To secure additional Government funding, our councils will need to agree amongst themselves to some new entity empowered to charge for and implement all 3 Waters infrastructure and services in the region … and then they must sell their plan to the Government. They have about a year to accomplish that.

And somewhere in that process our councils will need to bring their ratepayers into the dialogue and sell their solution to us too.

The Government’s current preferred solution is to have a small number of multi-regional water authorities making these decisions, in part arguing that such matters should be de-politicized.

And there’s some merit to that argument – our water infrastructure sucks because previous elected councils have failed to keep pace with the required investments, preferring to fund more politically rewarding theatres, museums and reserves … and/or suppress rates and borrowing.

To their credit, our current local elected representatives have faced up to the legacy they have inherited, but now the remedial costs are so high as to be beyond the means of our councils to foot the bill … this is particularly true of our rural CHB and Wairoa districts, whose residents are entitled to the same quality of service as their Hastings and Napier neighbours.

Our local leaders will resist shifting control of our 3 Waters future to some far-off bureaucracy residing somewhere like Palmerston North, but as noted, that’s a case they must win with Government over the coming months.

The proposition our leaders will advance is outlined in the independent Morrison Low report they commissioned and, importantly, it is not inconsistent with Government objectives. That report proposes creation of a council-controlled Authority that would own, operate and maintain all physical assets involved in drinking water, wastewater and stormwater delivery. That Authority would charge water users and incur debt to pay for this service and would set priorities as to which infrastructure investments to make and when.

This is where Chairman Graham’s ‘fishhooks’ come in.

  • For example, all councils will be yielding a key chunk of their current control to this unelected Authority. To some, this will sound even worse than amalgamation!
  • How might a restructuring affect councils’ current staffing, service levels and costs?
  • What if one council wants an expensive chlorine-free service and another doesn’t?
  • What if one council wants to continue to dump wastewater into Hawke Bay and another doesn’t?
  • What if Napier ratepayers don’t want to subsidise infrastructure improvements in Waipukurau or Wairoa?
  • Given a limited pool of funds, which projects are first in line – which deep bores, which storage tanks/reservoirs, which treatment plants, which pipelines?
  • How will the overall quantum of money the Authority seeks to charge or borrow be limited …or can it raise ‘whatever it takes’?
  • If this major category of expense is lifted from councils’ balance sheets, might they simply spend ratepayers’ money on other things?
  • Our councils are committed to Maori ‘co-governance’ in any new 3 Waters regime – what exactly does that mean?

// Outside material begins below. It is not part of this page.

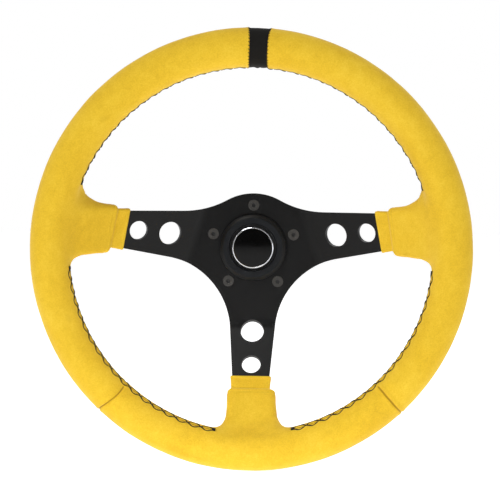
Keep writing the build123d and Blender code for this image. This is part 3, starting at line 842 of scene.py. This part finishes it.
def thread_finish(name):
    f = Finish(name, (0.006, 0.006, 0.006), roughness=0.6, Specular_IOR_Level=0.25, Sheen_Weight=0.05)
    twist = f.node("ShaderNodeTexWave", wave_type="BANDS", bands_direction="DIAGONAL")
    twist.inputs["Scale"].default_value = 420.0
    twist.inputs["Distortion"].default_value = 1.5
    f.link(f.place, twist.inputs["Vector"])
    fuzz = f.noise(0.35, 2.0)
    f.colour(f.mix(twist.outputs["Fac"], (0.002, 0.002, 0.002), (0.007, 0.0065, 0.006)))
    f.roughness(f.span(fuzz, 0.3, 0.7, 0.5, 0.8))
    f.bump((twist.outputs["Fac"], 0.12), (fuzz, 0.04))
    return f.material


def coated_finish(name, dark, light, rough, bevel, grain=0.6, specular=0.5, sockets=False):
    """Anodised or oxided metal: an even coat over a fine blasted grain. Sockets get painted shade and oil
    inside.
    """
    f = Finish(name, dark, roughness=rough, Specular_IOR_Level=specular)
    cloud = f.noise(30.0, 3.0, 0.6)
    fine = f.noise(grain, 2.0, 0.6)
    wear = f.noise(4.0, 4.0, 0.7)
    shade = f.mix(f.span(cloud, 0.3, 0.7, 0.0, 1.0), dark, light)
    shade = f.mix(f.span(wear, 0.62, 0.75, 0.0, 0.35), shade, tuple(2.2 * c for c in light))
    if sockets:
        # painted shade and oil: everything deeper than the screw heads' face is painted near black
        split = f.node("ShaderNodeSeparateXYZ")
        f.link(f.place, split.inputs[0])
        depth = f.span(split.outputs[1], (HUB_FACE + 0.2) * MM, (HUB_FACE + 1.0) * MM, 0.0, 0.95)
        shade = f.mix(depth, shade, (0.0006, 0.0006, 0.0006))
    f.colour(shade)
    patches = f.span(cloud, 0.3, 0.7, rough - 0.05, rough + 0.05)
    f.roughness(f.maths("ADD", patches, f.span(fine, 0.3, 0.7, -0.04, 0.04)))
    f.bump((fine, 0.012), (f.noise(12.0, 2.0), 0.04), bevel=bevel)
    return f.material


def metal_finish(name, dark, light, rough, bevel, turned_marks=0.0, patches=0.04):
    """Bare or plated metal. Turned parts get fine rings about the wheel's axis."""
    f = Finish(name, light, metallic=1.0, roughness=rough)
    cloud = f.noise(9.0, 3.0, 0.6)
    f.colour(f.mix(f.span(cloud, 0.3, 0.7, 0.0, 1.0), dark, light))
    f.roughness(f.span(cloud, 0.3, 0.7, rough - patches, rough + patches))
    layers = [(f.noise(0.5, 2.0, 0.6), 0.006)]
    if turned_marks:
        split = f.node("ShaderNodeSeparateXYZ")
        f.link(f.place, split.inputs[0])
        squares = [f.maths("MULTIPLY", split.outputs[k], split.outputs[k]) for k in (0, 2)]
        radius = f.maths("SQRT", f.maths("ADD", *squares), 0.0)
        along = f.maths("ADD", radius, split.outputs[1])
        join = f.node("ShaderNodeCombineXYZ")
        f.link(along, join.inputs[0])
        rings = f.node("ShaderNodeTexNoise")
        rings.inputs["Scale"].default_value = 2600.0
        rings.inputs["Detail"].default_value = 2.0
        f.link(join.outputs[0], rings.inputs["Vector"])
        layers.append((rings.outputs["Fac"], turned_marks))
    f.bump(*layers, bevel=bevel)
    return f.material


def plastic_finish(name, colour, rough, grain=0.02, specular=0.5):
    f = Finish(name, colour, roughness=rough, Specular_IOR_Level=specular)
    cloud = f.noise(14.0, 3.0, 0.6)
    fine = f.noise(0.7, 2.0, 0.6)
    f.colour(f.mix(f.span(cloud, 0.3, 0.7, 0.0, 1.0), colour, tuple(1.5 * c for c in colour)))
    f.roughness(f.span(cloud, 0.3, 0.7, max(rough - 0.03, 0.02), rough + 0.05))
    f.bump((fine, grain))
    return f.material


FINISHES = {
    # the fourth colour of each suede is the painted shade and dirt of its seams and folds
    "yellow_suede": suede_finish("yellow suede", (0.64, 0.385, 0.018), (0.78, 0.50, 0.028),
                                 (0.87, 0.60, 0.055), (0.30, 0.15, 0.006), 0.34, (1.0, 0.90, 0.55)),
    "black_suede": suede_finish("black suede", (0.007, 0.006, 0.005), (0.010, 0.009, 0.0075),
                                (0.018, 0.016, 0.014), (0.002, 0.002, 0.002), 0.05, (1.0, 0.95, 0.9)),
    "black_thread": thread_finish("waxed black thread"),
    "foam": plastic_finish("grip foam", (0.05, 0.05, 0.05), 0.9, grain=0.2),
    "black_anodised": coated_finish("black anodised", (0.0020, 0.0020, 0.0022),
                                    (0.0030, 0.0030, 0.0033), 0.40, 0.45, specular=0.20),
    "black_ring": coated_finish("ring anodised", (0.0040, 0.0050, 0.0068),
                                (0.0062, 0.0074, 0.0094), 0.38, 0.5, specular=0.20),
    # parts in this finish get painted shade and oil in their sockets
    "black_steel": coated_finish("oxided steel", (0.017, 0.015, 0.013),
                                 (0.027, 0.024, 0.020), 0.42, 0.2, 0.3, 0.6, sockets=True),
    "black_plastic": plastic_finish("moulded plastic", (0.014, 0.014, 0.015), 0.55, grain=0.03),
    "gloss_black": plastic_finish("gloss face", (0.0015, 0.0015, 0.0015), 0.10, grain=0.001,
                                  specular=0.16),
    "chrome": metal_finish("chrome", (0.58, 0.59, 0.62), (0.72, 0.73, 0.76), 0.10, 0.15, patches=0.03),
    "brass": metal_finish("brass", (0.60, 0.42, 0.16), (0.78, 0.58, 0.26), 0.30, 0.1),
    "spring_steel": metal_finish("spring steel", (0.40, 0.40, 0.42), (0.60, 0.60, 0.62), 0.28, 0.1),
    "ball_steel": metal_finish("ball steel", (0.72, 0.72, 0.74), (0.84, 0.84, 0.86), 0.10, 0.1,
                               patches=0.02),
    "bare_aluminium": metal_finish("turned aluminium", (0.62, 0.63, 0.65), (0.76, 0.77, 0.79),
                                   0.30, 0.3, 0.012),
    "boss_steel": metal_finish("turned steel", (0.40, 0.40, 0.41), (0.55, 0.55, 0.56), 0.32, 0.3, 0.012),
    "ring_steel": metal_finish("bare ring steel", (0.34, 0.33, 0.32), (0.48, 0.47, 0.46), 0.40, 0.3),
}
for cad in nodes.values():
    for slot in cad.material_slots:
        name = slot.material.name.split(".")[0]
        slot.material = FINISHES[name]
for made in list(pieces.values()) + springs:
    made.data.materials.append(FINISHES[made["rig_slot"]])


# ---- camera ----
CAMERA_DISTANCE = 1.1095        # metres
azimuth, elevation, roll = math.radians(2.59), math.radians(2.56), math.radians(0.59)
back = Vector((math.sin(azimuth) * math.cos(elevation), -math.cos(azimuth) * math.cos(elevation),
               math.sin(elevation)))
right = Vector((math.cos(azimuth), math.sin(azimuth), 0))
above = back.cross(right)
right, above = (right * math.cos(roll) + above * math.sin(roll),
                above * math.cos(roll) - right * math.sin(roll))
camera = bpy.data.objects.new("camera", bpy.data.cameras.new("camera"))
bpy.context.scene.collection.objects.link(camera)
turn = Matrix((right, above, back)).transposed().to_4x4()
camera.matrix_world = Matrix.Translation(Vector((0, RIM_MIDDLE * MM, 0)) + back * CAMERA_DISTANCE) @ turn
camera.data.lens = 101.4
camera.data.sensor_width = 36
camera.data.shift_x, camera.data.shift_y = 0.0, 0.001
bpy.context.scene.camera = camera


# ---- light and floor ----
def area_light(name, place, target, size, power, colour=(1, 1, 1)):
    data = bpy.data.lights.new(name, "AREA")
    data.shape = "DISK"
    data.size = size
    data.energy = power
    data.color = colour
    made = bpy.data.objects.new(name, data)
    bpy.context.scene.collection.objects.link(made)
    made.location = place
    made.rotation_mode = "QUATERNION"
    made.rotation_quaternion = (Vector(target) - Vector(place)).to_track_quat("-Z", "Y")
    made.visible_camera = False
    return made


wheel_centre = (0, RIM_MIDDLE * MM, 0)
area_light("key", (-0.7, -1.2, 1.8), wheel_centre, 1.1, 24.0)
area_light("fill", (0.9, -1.2, -0.1), wheel_centre, 0.9, 4.0)
low = area_light("low", (-0.5, -1.35, 0.25), (0, RIM_MIDDLE * MM, -0.19), 0.25, 0.08)
low.data.spread = math.radians(18)
area_light("rim", (0.6, 1.3, 1.3), wheel_centre, 1.0, 5.0)

world = bpy.data.worlds.new("studio")
bpy.context.scene.world = world
world.use_nodes = True
tree = world.node_tree
sky = tree.nodes["Background"]
direction = tree.nodes.new("ShaderNodeTexCoord")
split = tree.nodes.new("ShaderNodeSeparateXYZ")
tree.links.new(direction.outputs["Generated"], split.inputs[0])
away = tree.nodes.new("ShaderNodeMapRange")            # more light from behind the wheel
away.interpolation_type = "SMOOTHSTEP"
set_range(away, -0.90, 0.50, 0.08, 0.80)
tree.links.new(split.outputs["Y"], away.inputs["Value"])
dimmer = tree.nodes.new("ShaderNodeMapRange")          # and less of it from above
set_range(dimmer, 0.0, 0.8, 1.0, 0.6)
tree.links.new(split.outputs["Z"], dimmer.inputs["Value"])
dimmed = tree.nodes.new("ShaderNodeMath")
dimmed.operation = "MULTIPLY"
tree.links.new(away.outputs["Result"], dimmed.inputs[0])
tree.links.new(dimmer.outputs["Result"], dimmed.inputs[1])
path = tree.nodes.new("ShaderNodeLightPath")          # the studio's backdrop is white on every side
seen = tree.nodes.new("ShaderNodeMath")
seen.operation = "MAXIMUM"
tree.links.new(dimmed.outputs[0], seen.inputs[0])
tree.links.new(path.outputs["Is Camera Ray"], seen.inputs[1])
tree.links.new(seen.outputs[0], sky.inputs["Strength"])
sky.inputs["Color"].default_value = (1, 1, 1, 1)

FLOOR_HALF, FLOOR_GAP = 6.0, 0.012     # metres
floor_mesh = bpy.data.meshes.new("floor")
bm = bmesh.new()
bmesh.ops.create_grid(bm, x_segments=8, y_segments=8, size=FLOOR_HALF)
bm.to_mesh(floor_mesh)
bm.free()
floor = bpy.data.objects.new("floor", floor_mesh)
bpy.context.scene.collection.objects.link(floor)
floor.location = (0, 0, cad_box[0].z - FLOOR_GAP)
pale = Finish("floor white", (0.9, 0.9, 0.9), roughness=0.8, Specular_IOR_Level=0.1)
clouds = pale.span(pale.noise(400.0, 2.0), 0.3, 0.7, 0.0, 1.0)
pale.colour(pale.mix(clouds, (0.90, 0.90, 0.90), (0.93, 0.93, 0.93)))
pale.set("Emission Color", (1, 1, 1, 1))
pale.set("Emission Strength", 0.66)
floor.data.materials.append(pale.material)

bpy.context.scene.view_settings.view_transform = "Standard"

Answers to such questions are sensibly addressed in the councils’ very thorough report. Here’s an excellent Backgrounder and FAQs document.

But they all involve negotiation amongst the councils, acceptance by the public, and ultimately articulation in ‘Shareholders Agreements’ (between individual councils and the Authority) and then an agreed ‘Statement of Intent’ that provides some parameters and guidance for the Authority, while not interfering with its ability to get its job done.

All this needs to be wrapped up in a package that satisfies the Government.

The alternative: say ‘No thanks’ to the Government and its further funding support and get ready for monumental rate increases.

And where would that leave you, the ratepayer? Here’s the estimate provided by the independent report:

‘Enhanced status quo’ means more cooperation amongst councils, but no change in control of assets or revenue.

Plenty to absorb here.

Our councils, again to their credit, through their independent report, have served up a compelling case for restructuring 3 Waters service delivery for Hawke’s Bay. But the issues are complex and will take some time and effort for ratepayers to assess.

BayBuzz will do its part to help unravel the issues.

Tom Belford07 September 2020

One response to “‘Cup of tea’ nets $50 million”

  1. Fred Nichol says:

    Not to go down the UK model, private entity who is only interested in making money and not caring for the environment or enforcement of pollution regulations, because they don’t want to upset the big industry who pay for the water.